In a historical context, fascism is the final barbaric option open to a ruling national, capitalist class left floundering by sharp economic, political and social crises and threatened by a combative, militant working class. Faced with the prospect of losing their hold on society, the vestiges and gains of liberal bourgeois democracy are closed off. To protect private capital, all freedoms are curtailed — even those freedoms enjoyed by sections of the capitalist class themselves — and, fundamentally, the labour movement is crushed.
It is this “version” of fascism that was carried through by Mussolini in Italy, Hitler in Germany, and Franco in Spain during the 1920s and 30s.
Had the Bolshevik revolution failed, then something akin to fascism would have emerged to decisively crush the Russian working class.

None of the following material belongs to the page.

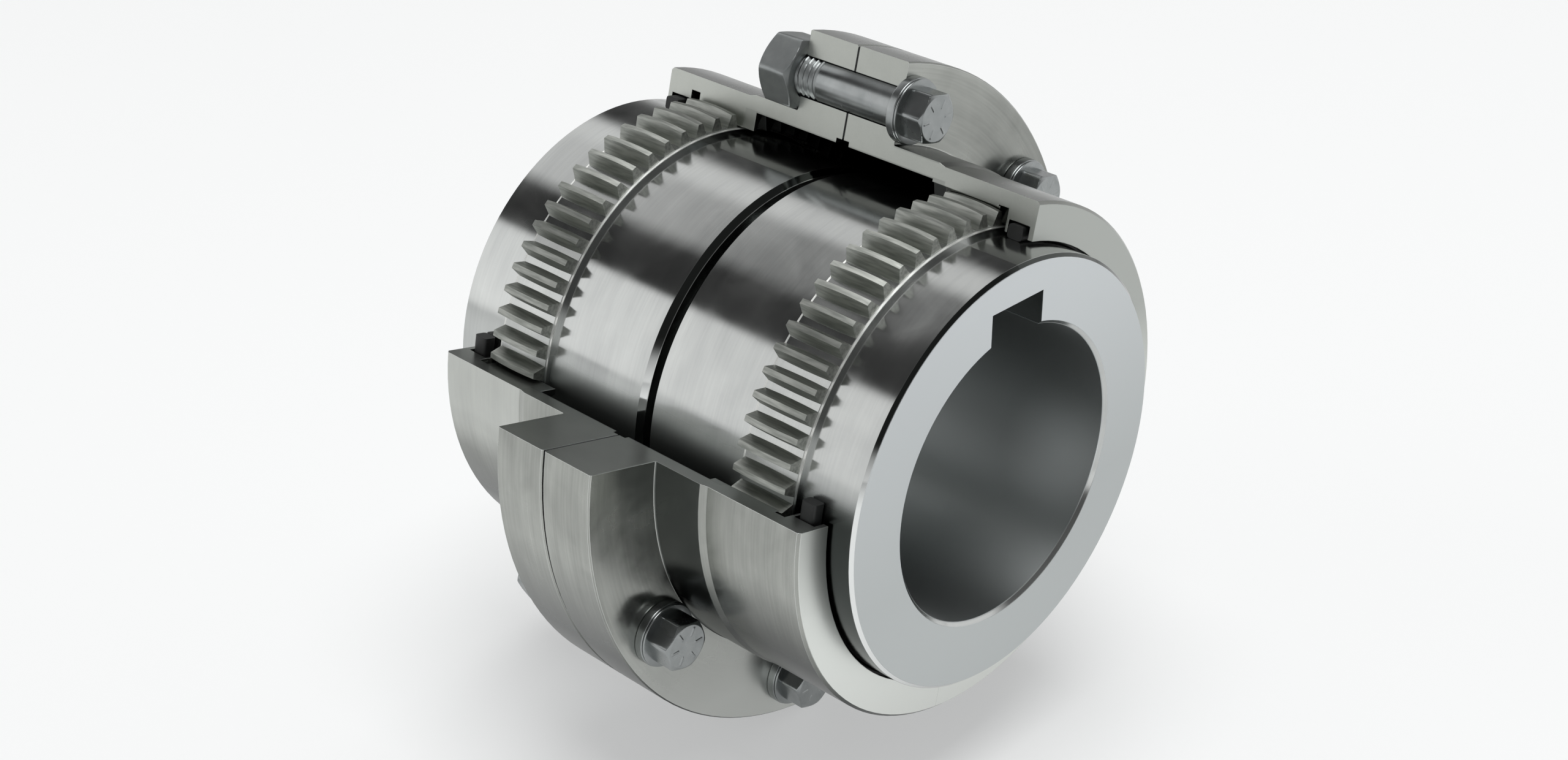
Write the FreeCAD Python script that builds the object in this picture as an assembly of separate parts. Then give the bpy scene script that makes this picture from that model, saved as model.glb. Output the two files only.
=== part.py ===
import FreeCAD, Part
import os
from math import asin, copysign, cos, degrees, radians, sin, tan

# A flanged gear coupling, opened by a cutaway as on a display model. All lengths are in millimetres.
# Two toothed hubs sit on the two shaft ends. Two flanged sleeves with internal teeth run over them,
# bolted together flange to flange with a gasket between. The crowned hub teeth slide and tilt in the
# straight sleeve teeth, and a seal ring in each sleeve's end closes it against the hub.
# X is the shaft axis, Z is up, and the origin is on the axis midway between the flanges.
# Angles round the shaft are in degrees from +Y towards +Z, so that straight up is 90.

# Teeth: straight in the sleeves, crowned at the tips and on the flanks of the hubs
tooth_count = 64
tooth_module = 2.54
pressure_angle = 20.0
tooth_backlash = 0.35
hub_dedendum = 1.2 * tooth_module
sleeve_dedendum = 1.25 * tooth_module
hub_face_width = 22.4
tip_crown = 0.8
flank_crown = 0.25

# Hubs
hub_length = 92.0
hub_gap = 3.2
bore_diameter = 104.8
key_width = 25.4
hub_outer_chamfer = 1.3
hub_inner_chamfer = 2.0
bore_chamfer = 1.4
ledge_overrun = 0.9
ledge_drop = 0.2
ledge_height = 1.83

# Sleeve along the axis: its end is measured from the origin, and the rest follows inwards from there
sleeve_end = 84.0
end_wall = 1.9
gland_width = 8.5
gland_wall = 0.9
relief_width = 4.3
internal_tooth_length = 27.9
mesh_inset = 10.0
collar_length = 20.0
collar_bevel = 2.6
sleeve_end_chamfer = 1.0
foot_bevel = 0.4
flange_edge_break = 0.5

# Sleeve across the axis: walls and steps, worked outwards from the teeth
barrel_wall = 6.15
collar_step = 0.8
hollow_clearance = 0.95
relief_clearance = 0.65
lip_clearance = 1.2
flange_rim = 16.05

# Flange joint
flange_thickness = 21.6
gasket_thickness = 0.8
gasket_inset = 0.4
joint_recess_depth = 2.5
joint_recess_height = 1.7

# Seal rings
seal_width = 5.9
seal_height = 5.0
seal_bevel = 0.6
seal_running_clearance = 0.05
seal_top_clearance = 0.55

# Bolts, washers and nuts
bolt_count = 8
bolt_diameter = 15.875
bolt_hole_clearance = 0.3
nut_bore_clearance = 0.1
bolt_end_reach = 3.0
bolt_end_chamfer = 1.5
seat_clearance = 0.1
washer_diameter = 23.2
washer_thickness = 3.2
head_disc_inset = 0.3
head_disc_thickness = 0.8
head_across_flats = 16.5
head_height = 9.0
head_corner_angle = 47.0
nut_across_flats = 23.8
nut_height = 13.9
hex_chamfer_share = 0.955
hex_chamfer_slope = 30.0

# Grease plugs, one in each sleeve, on the side away from the cutaway
plug_diameter = 10.0
plug_clearance = 0.05
plug_inset = 0.5
plug_socket = 4.8
plug_socket_depth = 3.2
plug_angle = 0.0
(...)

It is this form of “fascism” to which groups such as the National Front and, later, the leadership of the BNP looked for inspiration. Their aim was to create an organisation capable of combining political action with street activism — that is, thuggery — in order to create a fascist state. Nationalism, a specific concern with race and a vision of “race war”, were and are central planks of their propaganda, agitation and organisation.
The political outlook and intentions of fascist groups are “counter-revolutionary” in the sense that they understand their final victory to be based on the crushing of any and all prospects for working class rule.
The same is not true for the new far-right populists of Europe. Their current aim is to wield political influence within the mainstream to deal with specific cultural and national questions. They are reactionary to the core, often economically conservative and hostile to trade unionism, but not fascist in the way we have described… not yet, at least.
The far-right populists and the movements they are building or attempting to build represent the base from which a new fascist movement could emerge. Developments in Hungary, Greece and elsewhere in Europe will be a test for how rapidly such a transformation can take place.